I’ve written before about how to ask ChatGPT to improve a so-so prompt. But what about those times with ChatGPT, Claude, or Gemini absolutely hits the nail on the head, giving you exactly what you needed from your prompt?
Every so often, you’ll strike upon the perfect prompt, one that delivers a surprisingly thorough, incisive, or otherwise effective answer. The trick is learning how to repeat that success.
The first step: Stop. Don’t just move on to a follow-up prompt. Instead, take a beat and ask ChatGPT (or whichever AI chatbot you happen to be using) why your prompt worked so well.
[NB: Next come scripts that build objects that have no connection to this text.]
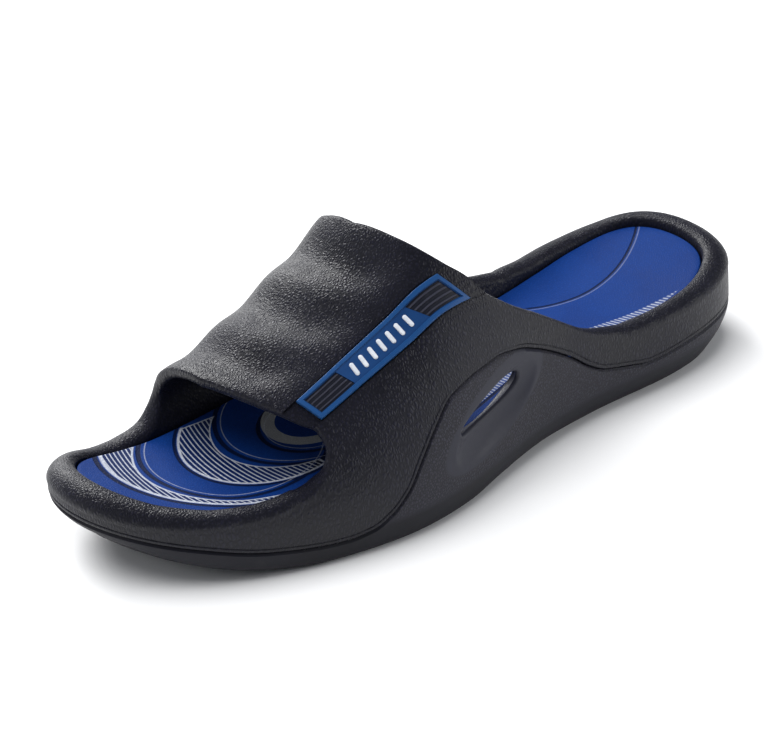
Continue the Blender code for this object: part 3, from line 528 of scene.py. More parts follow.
class Walls:
    """Upright cuts through the sandal's edge, each from the widest outline towards a hub inside.

    Every size has one row for each cut, and a method takes heights with one row for each cut too.
    """

    def __init__(self, base, medial):
        along = base[:, 0] / LENGTH
        hub_along = np.clip(along, HEEL_HUB, TOE_HUB)
        hub = np.stack([hub_along * LENGTH, crown_share(hub_along) * BALL_WIDTH], axis=-1)
        medial = np.broadcast_to(medial, along.shape)
        self.base = base[:, None]
        self.along = along[:, None]
        self.medial = medial[:, None]
        self.inward = unit(hub - base)[:, None]
        self.span = np.linalg.norm(hub - base, axis=1)[:, None]
        self.middle = hub[:, None]
        self.power = mix(LATERAL_POWER, MEDIAL_POWER, self.medial)
        self.widest = WIDEST_HEIGHT * widest_share(self.along)
        self.rise = STRAP_RISE * rise_share(self.along)
        self.bottom = bottom_height(self.base)
        self.undercut = UNDERCUT * undercut_share(self.along)
        self.bed = bed_height(self.base + self.inward * FOOT_WALL, 1.0)
        self.line = line_height(self.along, self.medial)
        ahead = line_height(self.along + SLOPE_STEP, self.medial)
        behind = line_height(self.along - SLOPE_STEP, self.medial)
        self.gap = CLEARANCE * np.hypot(1.0, (ahead - behind) / (2.0 * SLOPE_STEP * LENGTH))
        crest = RIM_HEIGHT * mix(crest_shares[0](self.along), crest_shares[1](self.along), self.medial)
        half_tilt = RIM_HEIGHT * tilt_share(self.along) / 2.0
        foot = crest - EDGE_CROWN * FOOT_WALL
        self.shoulder = foot - half_tilt
        self.lip = np.maximum(foot + half_tilt, self.bed + 2.0 * CLEARANCE)

    def outer(self, height):
        """How far the outer face lies inside the widest outline."""
        sunk = np.clip((self.widest - height) / (self.widest - self.bottom), 0.0, None)
        ratio = np.clip((height - self.widest) / self.rise, 0.0, 1.0)
        above = self.span * (1.0 - (1.0 - ratio ** self.power) ** (1.0 / self.power))
        return self.undercut * sunk ** UNDERCUT_POWER + above

    def inner(self, height):
        """How far the inner face of the upper lies inside the widest outline."""
        return self.outer(height) + wall_thickness(height, self.bed)

    def foot_heights(self):
        """Heights of the bead's rows over the parting line."""
        rises = np.array([row[0] for row in BEAD]) * PARTING_GROOVE
        return self.line + self.gap * (1.0 + rises[None, :] / CLEARANCE)

    def foot(self):
        """Points of the bead on the outer face, from the parting line up."""
        heights = self.foot_heights()
        depths = np.array([row[1] for row in BEAD]) * PARTING_GROOVE
        return self.at(self.outer(heights) + depths[None, :], heights)

    def under(self, inset, shares):
        """Points of the bottom, shares of the way from the middle line to an inset."""
        spot = self.towards_middle(inset, shares)
        return place(spot, bottom_height(spot))

    def bedded(self, inset, shares, drop):
        """Points a drop below the footbed, shares of the way from the middle line to an inset."""
        spot = self.towards_middle(inset, shares)
        return place(spot, bed_height(spot, shares) - drop)

    def at(self, inset, height):
        """Points on the cuts."""
        return place(self.base + self.inward * np.asarray(inset)[..., None], height)

    def towards_middle(self, inset, shares):
        """Places shares of the way from the middle line to an inset."""
        edge = self.base + self.inward * inset[..., None]
        return mix(self.middle, edge, shares[..., None])


def wall_thickness(height, bed):
    """Thickness of the upper, from the thick foot of the wall to the thin strap."""
    return mix(FOOT_WALL, STRAP_WALL, ease((height - bed) / WALL_TAPER))


def strap_skin(along, climb, side, sink=0.0):
    """Outer face of one side at places along and climbs up from the widest outline, less a sink."""
    shape = along.shape
    walls = Walls(outline_at(along.ravel(), side), float(side))
    climb = climb.reshape(-1, 1)
    angle = climb_angle(climb, walls.rise, walls.power)
    lift = np.sin(angle) ** (2.0 / walls.power)
    height = walls.widest + np.where(climb < 0.0, climb, walls.rise * lift)
    sunk = walls.undercut * np.clip(-climb / (walls.widest - walls.bottom), 0.0, None) ** UNDERCUT_POWER
    spread = np.clip(np.cos(angle), 0.0, None) ** (2.0 / walls.power) - sunk / walls.span
    spot = walls.middle + (walls.base - walls.middle) * spread[..., None]
    drop = np.broadcast_to(sink, shape).reshape(-1, 1) * np.sin(angle)
    return place(spot, height - drop).reshape(shape + (3,))


def climb_angle(climb, rise, power):
    """Angle round the strap's section at a climb."""
    return (np.clip(climb, 0.0, None) / rise) ** (power / 2.0)


def angle_climb(angle, along, side):
    """Climb at an angle round the strap's section."""
    power = (LATERAL_POWER, MEDIAL_POWER)[side]
    return STRAP_RISE * rise_share(along) * angle ** (2.0 / power)


def rim_angle(along, side):
    """Angle round the section where a side's wall reaches the rim's shoulder."""
    walls = Walls(outline_at(np.atleast_1d(along), side), float(side))
    ratio = (walls.shoulder - walls.widest) / walls.rise
    return float(np.arcsin(ratio ** (walls.power / 2.0))[0, 0])


def strap_normal(along, climb, side):
    """Direction out of the outer face, without the waves."""
    crest = angle_climb(math.pi / 2.0, along, side)
    low = climb - SLOPE_STEP * STRAP_RISE
    high = np.minimum(climb + SLOPE_STEP * STRAP_RISE, crest)
    run = strap_skin(along + SLOPE_STEP, climb, side) - strap_skin(along - SLOPE_STEP, climb, side)
    up = strap_skin(along, high, side) - strap_skin(along, low, side)
    out = unit(np.cross(up, run))
    return out if side == 0 else -out


def settle(grid, passes):
    """Spread a grid's inner points evenly between its edges, without folds."""
    scale = np.array([LENGTH, 1.0])
    for _ in range(passes):
        ahead = (grid[2:, 1:-1] - grid[:-2, 1:-1]) / 2.0 * scale
        up = (grid[1:-1, 2:] - grid[1:-1, :-2]) / 2.0 * scale
        corner = (grid[2:, 2:] - grid[:-2, 2:] - grid[2:, :-2] + grid[:-2, :-2]) / 4.0
        stretch = np.sum(up * up, -1, keepdims=True)
        squeeze = np.sum(ahead * ahead, -1, keepdims=True)
        skew = np.sum(ahead * up, -1, keepdims=True)
        along = stretch * (grid[2:, 1:-1] + grid[:-2, 1:-1])
        across = squeeze * (grid[1:-1, 2:] + grid[1:-1, :-2])
        grid[1:-1, 1:-1] = (along + across - 2.0 * skew * corner) / (2.0 * (stretch + squeeze))
    return grid


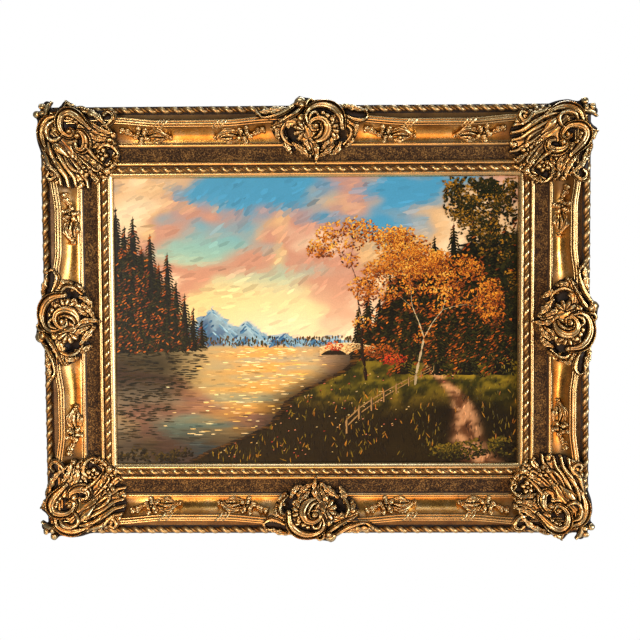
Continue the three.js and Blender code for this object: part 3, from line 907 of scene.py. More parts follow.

The next time you get a great answer from an AI, try this prompt immediately afterward:
That was exactly what I needed. Two things. First, explain what about my prompt made this work so well. Second, turn my request into a reusable, fill-in-the-blank template I can use next time and tell me which parts matter most.
One thing that sets this prompt apart from others I’ve covered is its simplicity. There’s no coding tags, roleplaying, or “be a panel of experts” stuff here. Instead, it’s a straightforward “get the recipe” prompt.
Also, this prompt is asking for two things that actually work hand-in-hand: an explanation for why the prompt worked and a template for doing it again.
That “create a template” is doing double-duty here, giving you both a blueprint for repeating the prompt’s success and ensuring the AI gives you concrete details, rather than merely flattering you on your prompting prowess.
Here’s an example of a ChatGPT prompt (using GPT-5.5 Instant) that yielded a spot-on response:
Help me write an email asking my landlord to fix the dishwasher. We have a friendly, but slightly tense relationship. He’s slow to respond and I don’t want to come off as demanding, but this is the third time I’ve asked. Keep it short and polite, but with a clear deadline.
When I followed up with the “explain what went right” prompt, here’s a snippet of the answer I got:
What made your prompt work so well is that it specified the decision-making constraints, not just the task.
Most writing requests look like this:
“Write an email asking my landlord to fix the dishwasher.”
That’s enough to produce something grammatically correct, but it leaves a lot of important choices up to the AI.
Your prompt filled in the missing context:
Audience: “my landlord”
Relationship: “friendly but slightly tense”
Behavioral context: “He’s slow to respond.”
Your goal: “I don’t want to come off as demanding.”
Relevant history: “this is the third time I’ve asked.”
Output constraints: “Keep it short and polite but with a clear deadline.”Each of those eliminated an ambiguity.
Then ChatGPT generated the reusable template:
Write a [type of message] to [recipient].
Relationship: [How we normally interact.]
Context: [What happened and any relevant history.]
Goal: [What I want them to do.]
Things to balance: [Examples: friendly but firm, apologetic but confident, professional but warm.]
Constraints: [Length, deadline, tone, anything that must or must not be included.]
Combined, the “why did it work” explanation and “make me a template” request reveal the winning strategy behind the prompt: it focuses on the “what” rather than the “how.”
Try this “get the recipe” prompt with other prompts that worked well for you, and hopefully you’ll discover new pearls of AI prompting wisdom.